• _The problem_
Exactly as they appear, output all of the entries.

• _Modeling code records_
_ _ _ _
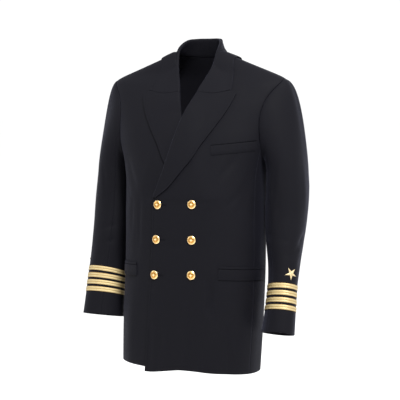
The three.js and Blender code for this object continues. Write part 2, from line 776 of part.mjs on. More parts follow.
// Star: a low five-pointed patch on the outer face of each sleeve, one point down.
function starOn(side, rings, normals) {
  const column = ARM_ANGLES.indexOf(side > 0 ? 50 : 24);
  const spots = [];
  const row = rings.length - 1;
  let up = 0;
  let k = row;
  const want = STRIPE_FROM_CUFF + 4 * STRIPE_WIDTH + 3 * STRIPE_SPACE + 8 + STAR_RADIUS;
  while (up + rings[k][column].distanceTo(rings[k - 1][column]) < want) {
    up += rings[k][column].distanceTo(rings[k - 1][column]);
    k--;
  }
  const t = (want - up) / rings[k][column].distanceTo(rings[k - 1][column]);
  const ring = rings[k].map((p, j) => p.clone().lerp(rings[k - 1][j], t));
  const normal = normals[k].map((p, j) => p.clone().lerp(normals[k - 1][j], t).normalize());
  const above = rings[k - 1][column].clone().sub(rings[k][column]).normalize();
  const surface = (across, high, out) => {
    let j = column;
    let left = across;
    const step = across < 0 ? -1 : 1;
    const count = ring.length;
    for (;;) {
      const next = (j + step + count) % count;
      const length = ring[j].distanceTo(ring[next]);
      if (Math.abs(left) <= length) {
        const w = Math.abs(left) / length;
        const p = ring[j].clone().lerp(ring[next], w);
        const n = normal[j].clone().lerp(normal[next], w).normalize();
        return p.addScaledVector(above, high).addScaledVector(n, out);
      }
      left -= step * length;
      j = next;
    }
  };
  const SCALES = [0.34, 0.67, 1];
  const rimAt = (i, scale) => {
    const a = ((i * 36 - 90) * Math.PI) / 180;
    const r = (i % 2 ? 0.42 : 1) * STAR_RADIUS * scale;
    return [r * Math.cos(a), r * Math.sin(a)];
  };
  const points = [];
  const faces = [];
  const put = (x, y, out) => {
    const p = surface(x, y, out);
    points.push(p.x, p.y, p.z);
    return points.length / 3 - 1;
  };
  const layers = [GAP + 0.4, GAP + 0.4 + BRAID].map((out) => {
    const middle = put(0, 0, out);
    const rims = SCALES.map((scale) => steps(0, 9, 9).map((i) => put(...rimAt(i, scale), out)));
    return { middle, rims };
  });
  const [low, high] = layers;
  for (let i = 0; i < 10; i++) {
    const n = (i + 1) % 10;
    faces.push(high.middle, high.rims[0][i], high.rims[0][n]);
    faces.push(low.middle, low.rims[0][n], low.rims[0][i]);
    for (let s = 0; s < SCALES.length - 1; s++) {
      const [a, b] = [high.rims[s], high.rims[s + 1]];
      faces.push(a[i], b[i], b[n], a[i], b[n], a[n]);
      const [c, d] = [low.rims[s], low.rims[s + 1]];
      faces.push(c[i], d[n], d[i], c[i], c[n], d[n]);
    }
    const top = high.rims[SCALES.length - 1];
    const bottom = low.rims[SCALES.length - 1];
    faces.push(top[i], bottom[i], bottom[n], top[i], bottom[n], top[n]);
  }
  return solid(points, faces);
}

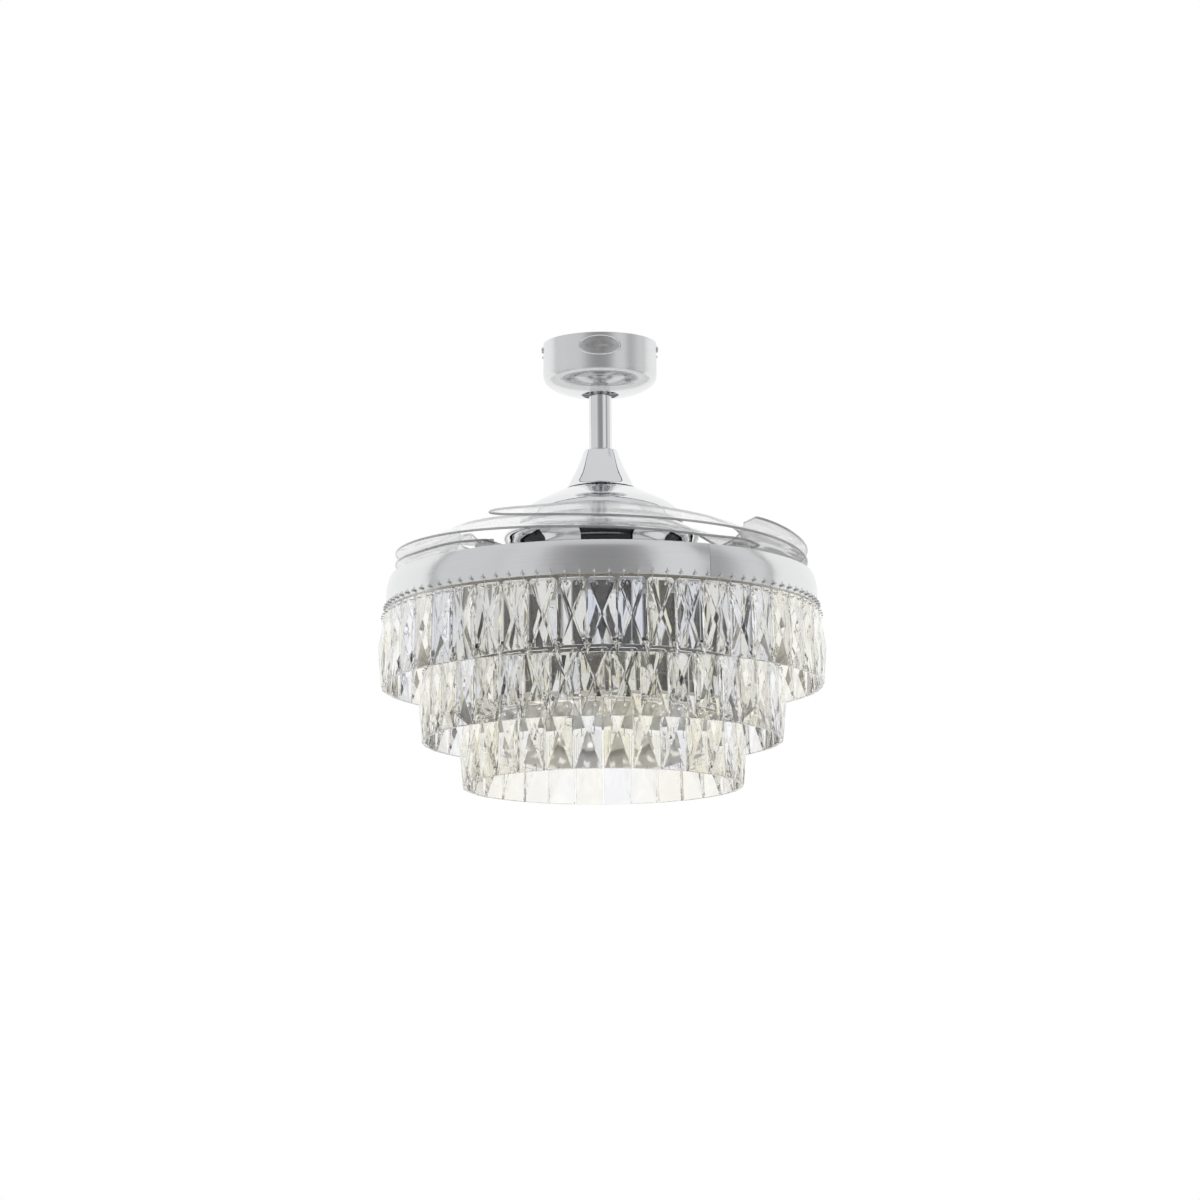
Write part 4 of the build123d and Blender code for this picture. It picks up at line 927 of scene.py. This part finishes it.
class FAN_OT_blades(bpy.types.Operator):
    """Four clear blades, formed sheet with round polished edges"""

    bl_idname = "fan.blades"
    bl_label = "Blades"

    def middle_sheet(self, sheet, sizes):
        """A net of the sheet's middle surface, with its outer loop and the loops of its holes."""
        outline, *holes = sheet.loops()
        half = sizes.thickness / 2
        rim = evenly(outline, sizes.edge_step)
        inset = []
        for back, here, ahead in trios(rim):
            along = (ahead - back).normalized()
            inset.append(here + Vector((-along.y, along.x)) * half)
        rings = [evenly(hole, sizes.hole_step) for hole in holes]
        spots, edges, places = [], [], []
        for loop in (inset, *rings):
            place = range(len(spots), len(spots) + len(loop))
            spots += loop
            edges += pairs(place)
            places.append(place)
        reach = max(spot.length for spot in inset)
        rows = math.ceil(2 * reach / sizes.face_step)
        clearance = 0.6 * sizes.face_step
        fixed = list(spots)
        for row in range(rows + 1):
            for column in range(rows + 1):
                stagger = 0.5 * (row % 2)
                spot = Vector((column + stagger, row)) * sizes.face_step - Vector((reach, reach))
                if spot.length > reach or not within(spot, inset):
                    continue
                if min((spot - other).length for other in fixed) > clearance:
                    spots.append(spot)
        verts, links, faces, from_verts, from_edges, from_faces = delaunay_2d_cdt(spots, edges, [], 1, 1e-7)
        new = {old: k for k, olds in enumerate(from_verts) for old in olds}
        loops = [[new[k] for k in place] for place in places]
        bm = bmesh.new()
        for spot in verts:
            bm.verts.new((spot.x, spot.y, sheet.middle(spot, sizes.thickness)))
        bm.verts.ensure_lookup_table()
        for face in faces:
            centre = sum((verts[k] for k in face), Vector((0, 0))) / len(face)
            if not any(within(centre, ring) for ring in rings):
                bm.faces.new([bm.verts[k] for k in face])
        smooth = [v for v in bm.verts if v.link_faces and not v.is_boundary]
        for _ in range(sizes.smoothing):
            bmesh.ops.smooth_vert(bm, verts=smooth, factor=0.5, use_axis_z=True)
        bmesh.ops.recalc_face_normals(bm, faces=bm.faces)
        bm.normal_update()
        if sum(face.normal.z for face in bm.faces) < 0:
            bmesh.ops.reverse_faces(bm, faces=bm.faces)
            bm.normal_update()
        return bm, loops

    def blank(self, node, sizes):
        """One blade where the CAD blade lies: both faces, the round rim and the bores."""
        net, loops = self.middle_sheet(CadSheet(node), sizes)
        net.verts.ensure_lookup_table()
        half = sizes.thickness / 2
        bm = bmesh.new()
        upper = [bm.verts.new(v.co + v.normal * half) for v in net.verts]
        lower = [bm.verts.new(v.co - v.normal * half) for v in net.verts]
        for face in net.faces:
            bm.faces.new([upper[v.index] for v in face.verts])
            bm.faces.new([lower[v.index] for v in reversed(face.verts)])
        rim, *bores = loops
        strips = [[upper[k] for k in rim]]
        for turn in range(1, sizes.rim_steps):
            angle = math.pi * (0.5 - turn / sizes.rim_steps)
            strip = []
            for back, here, ahead in trios(rim):
                along = net.verts[ahead].co - net.verts[back].co
                normal = net.verts[here].normal
                outward = along.cross(normal).normalized()
                reach = outward * math.cos(angle) + normal * math.sin(angle)
                strip.append(bm.verts.new(net.verts[here].co + reach * half))
            strips.append(strip)
        strips.append([lower[k] for k in rim])
        walls = list(zip(strips, strips[1:]))
        walls += [([upper[k] for k in bore], [lower[k] for k in bore]) for bore in bores]
        for first, second in walls:
            wall(bm, first, second, 1)
        net.free()
        loose = [v for v in bm.verts if not v.link_faces]
        bmesh.ops.delete(bm, geom=loose, context="VERTS")
        bmesh.ops.recalc_face_normals(bm, faces=bm.faces)
        blank = piece_from(bm, "clear_blade_blank", clear_acrylic(), 50)
        blank.data.materials.append(acrylic_edge())
        return blank

    def execute(self, context):
        """Make the first blade from its CAD solid and turn it to the other three places."""
        sizes = context.scene.fan_blades
        blank = self.blank("blade_1", sizes)
        for k in BLADES:
            blade = bpy.data.objects.new(f"clear_blade_{k}", blank.data.copy())
            blade.data.transform(Matrix.Rotation(-math.tau * (k - 1) / len(BLADES), 4, "Z"))
            context.scene.collection.objects.link(blade)
            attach(blade, f"blade_{k}")
            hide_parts(f"blade_{k}")
        bpy.data.objects.remove(blank)
        return {"FINISHED"}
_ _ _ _
• _Worked answer_
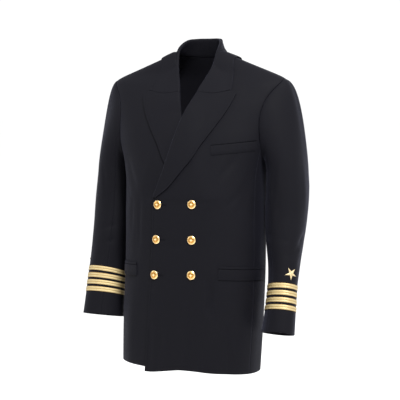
The three.js and Blender code for this object continues. Write part 2, from line 776 of part.mjs on. More parts follow.
// Star: a low five-pointed patch on the outer face of each sleeve, one point down.
function starOn(side, rings, normals) {
  const column = ARM_ANGLES.indexOf(side > 0 ? 50 : 24);
  const spots = [];
  const row = rings.length - 1;
  let up = 0;
  let k = row;
  const want = STRIPE_FROM_CUFF + 4 * STRIPE_WIDTH + 3 * STRIPE_SPACE + 8 + STAR_RADIUS;
  while (up + rings[k][column].distanceTo(rings[k - 1][column]) < want) {
    up += rings[k][column].distanceTo(rings[k - 1][column]);
    k--;
  }
  const t = (want - up) / rings[k][column].distanceTo(rings[k - 1][column]);
  const ring = rings[k].map((p, j) => p.clone().lerp(rings[k - 1][j], t));
  const normal = normals[k].map((p, j) => p.clone().lerp(normals[k - 1][j], t).normalize());
  const above = rings[k - 1][column].clone().sub(rings[k][column]).normalize();
  const surface = (across, high, out) => {
    let j = column;
    let left = across;
    const step = across < 0 ? -1 : 1;
    const count = ring.length;
    for (;;) {
      const next = (j + step + count) % count;
      const length = ring[j].distanceTo(ring[next]);
      if (Math.abs(left) <= length) {
        const w = Math.abs(left) / length;
        const p = ring[j].clone().lerp(ring[next], w);
        const n = normal[j].clone().lerp(normal[next], w).normalize();
        return p.addScaledVector(above, high).addScaledVector(n, out);
      }
      left -= step * length;
      j = next;
    }
  };
  const SCALES = [0.34, 0.67, 1];
  const rimAt = (i, scale) => {
    const a = ((i * 36 - 90) * Math.PI) / 180;
    const r = (i % 2 ? 0.42 : 1) * STAR_RADIUS * scale;
    return [r * Math.cos(a), r * Math.sin(a)];
  };
  const points = [];
  const faces = [];
  const put = (x, y, out) => {
    const p = surface(x, y, out);
    points.push(p.x, p.y, p.z);
    return points.length / 3 - 1;
  };
  const layers = [GAP + 0.4, GAP + 0.4 + BRAID].map((out) => {
    const middle = put(0, 0, out);
    const rims = SCALES.map((scale) => steps(0, 9, 9).map((i) => put(...rimAt(i, scale), out)));
    return { middle, rims };
  });
  const [low, high] = layers;
  for (let i = 0; i < 10; i++) {
    const n = (i + 1) % 10;
    faces.push(high.middle, high.rims[0][i], high.rims[0][n]);
    faces.push(low.middle, low.rims[0][n], low.rims[0][i]);
    for (let s = 0; s < SCALES.length - 1; s++) {
      const [a, b] = [high.rims[s], high.rims[s + 1]];
      faces.push(a[i], b[i], b[n], a[i], b[n], a[n]);
      const [c, d] = [low.rims[s], low.rims[s + 1]];
      faces.push(c[i], d[n], d[i], c[i], c[n], d[n]);
    }
    const top = high.rims[SCALES.length - 1];
    const bottom = low.rims[SCALES.length - 1];
    faces.push(top[i], bottom[i], bottom[n], top[i], bottom[n], top[n]);
  }
  return solid(points, faces);
}

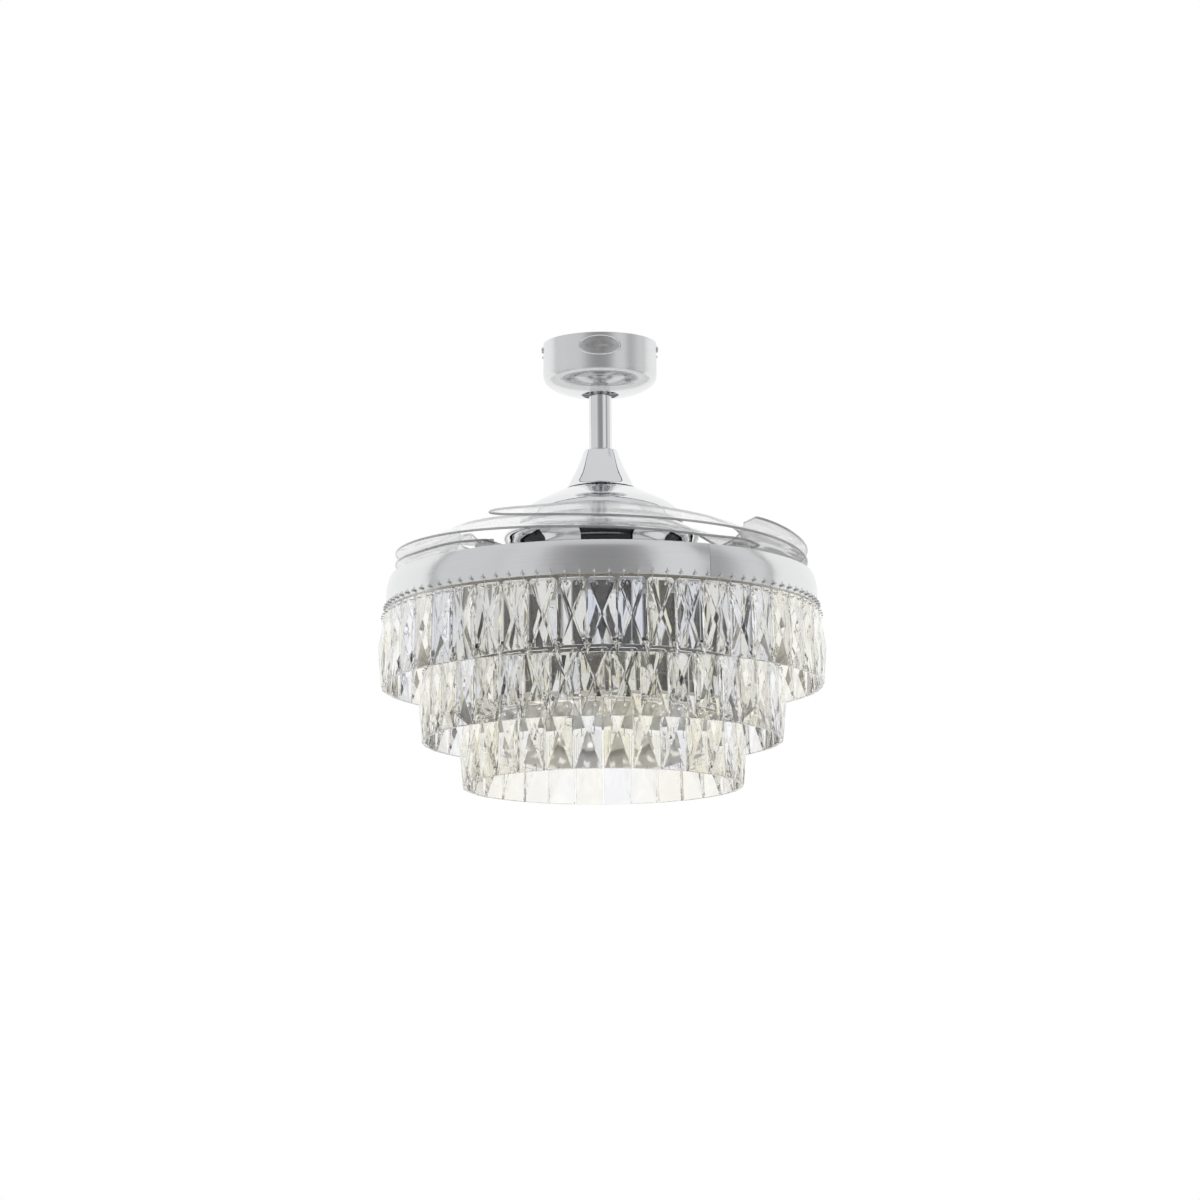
Write part 4 of the build123d and Blender code for this picture. It picks up at line 927 of scene.py. This part finishes it.
class FAN_OT_blades(bpy.types.Operator):
    """Four clear blades, formed sheet with round polished edges"""

    bl_idname = "fan.blades"
    bl_label = "Blades"

    def middle_sheet(self, sheet, sizes):
        """A net of the sheet's middle surface, with its outer loop and the loops of its holes."""
        outline, *holes = sheet.loops()
        half = sizes.thickness / 2
        rim = evenly(outline, sizes.edge_step)
        inset = []
        for back, here, ahead in trios(rim):
            along = (ahead - back).normalized()
            inset.append(here + Vector((-along.y, along.x)) * half)
        rings = [evenly(hole, sizes.hole_step) for hole in holes]
        spots, edges, places = [], [], []
        for loop in (inset, *rings):
            place = range(len(spots), len(spots) + len(loop))
            spots += loop
            edges += pairs(place)
            places.append(place)
        reach = max(spot.length for spot in inset)
        rows = math.ceil(2 * reach / sizes.face_step)
        clearance = 0.6 * sizes.face_step
        fixed = list(spots)
        for row in range(rows + 1):
            for column in range(rows + 1):
                stagger = 0.5 * (row % 2)
                spot = Vector((column + stagger, row)) * sizes.face_step - Vector((reach, reach))
                if spot.length > reach or not within(spot, inset):
                    continue
                if min((spot - other).length for other in fixed) > clearance:
                    spots.append(spot)
        verts, links, faces, from_verts, from_edges, from_faces = delaunay_2d_cdt(spots, edges, [], 1, 1e-7)
        new = {old: k for k, olds in enumerate(from_verts) for old in olds}
        loops = [[new[k] for k in place] for place in places]
        bm = bmesh.new()
        for spot in verts:
            bm.verts.new((spot.x, spot.y, sheet.middle(spot, sizes.thickness)))
        bm.verts.ensure_lookup_table()
        for face in faces:
            centre = sum((verts[k] for k in face), Vector((0, 0))) / len(face)
            if not any(within(centre, ring) for ring in rings):
                bm.faces.new([bm.verts[k] for k in face])
        smooth = [v for v in bm.verts if v.link_faces and not v.is_boundary]
        for _ in range(sizes.smoothing):
            bmesh.ops.smooth_vert(bm, verts=smooth, factor=0.5, use_axis_z=True)
        bmesh.ops.recalc_face_normals(bm, faces=bm.faces)
        bm.normal_update()
        if sum(face.normal.z for face in bm.faces) < 0:
            bmesh.ops.reverse_faces(bm, faces=bm.faces)
            bm.normal_update()
        return bm, loops

    def blank(self, node, sizes):
        """One blade where the CAD blade lies: both faces, the round rim and the bores."""
        net, loops = self.middle_sheet(CadSheet(node), sizes)
        net.verts.ensure_lookup_table()
        half = sizes.thickness / 2
        bm = bmesh.new()
        upper = [bm.verts.new(v.co + v.normal * half) for v in net.verts]
        lower = [bm.verts.new(v.co - v.normal * half) for v in net.verts]
        for face in net.faces:
            bm.faces.new([upper[v.index] for v in face.verts])
            bm.faces.new([lower[v.index] for v in reversed(face.verts)])
        rim, *bores = loops
        strips = [[upper[k] for k in rim]]
        for turn in range(1, sizes.rim_steps):
            angle = math.pi * (0.5 - turn / sizes.rim_steps)
            strip = []
            for back, here, ahead in trios(rim):
                along = net.verts[ahead].co - net.verts[back].co
                normal = net.verts[here].normal
                outward = along.cross(normal).normalized()
                reach = outward * math.cos(angle) + normal * math.sin(angle)
                strip.append(bm.verts.new(net.verts[here].co + reach * half))
            strips.append(strip)
        strips.append([lower[k] for k in rim])
        walls = list(zip(strips, strips[1:]))
        walls += [([upper[k] for k in bore], [lower[k] for k in bore]) for bore in bores]
        for first, second in walls:
            wall(bm, first, second, 1)
        net.free()
        loose = [v for v in bm.verts if not v.link_faces]
        bmesh.ops.delete(bm, geom=loose, context="VERTS")
        bmesh.ops.recalc_face_normals(bm, faces=bm.faces)
        blank = piece_from(bm, "clear_blade_blank", clear_acrylic(), 50)
        blank.data.materials.append(acrylic_edge())
        return blank

    def execute(self, context):
        """Make the first blade from its CAD solid and turn it to the other three places."""
        sizes = context.scene.fan_blades
        blank = self.blank("blade_1", sizes)
        for k in BLADES:
            blade = bpy.data.objects.new(f"clear_blade_{k}", blank.data.copy())
            blade.data.transform(Matrix.Rotation(-math.tau * (k - 1) / len(BLADES), 4, "Z"))
            context.scene.collection.objects.link(blade)
            attach(blade, f"blade_{k}")
            hide_parts(f"blade_{k}")
        bpy.data.objects.remove(blank)
        return {"FINISHED"}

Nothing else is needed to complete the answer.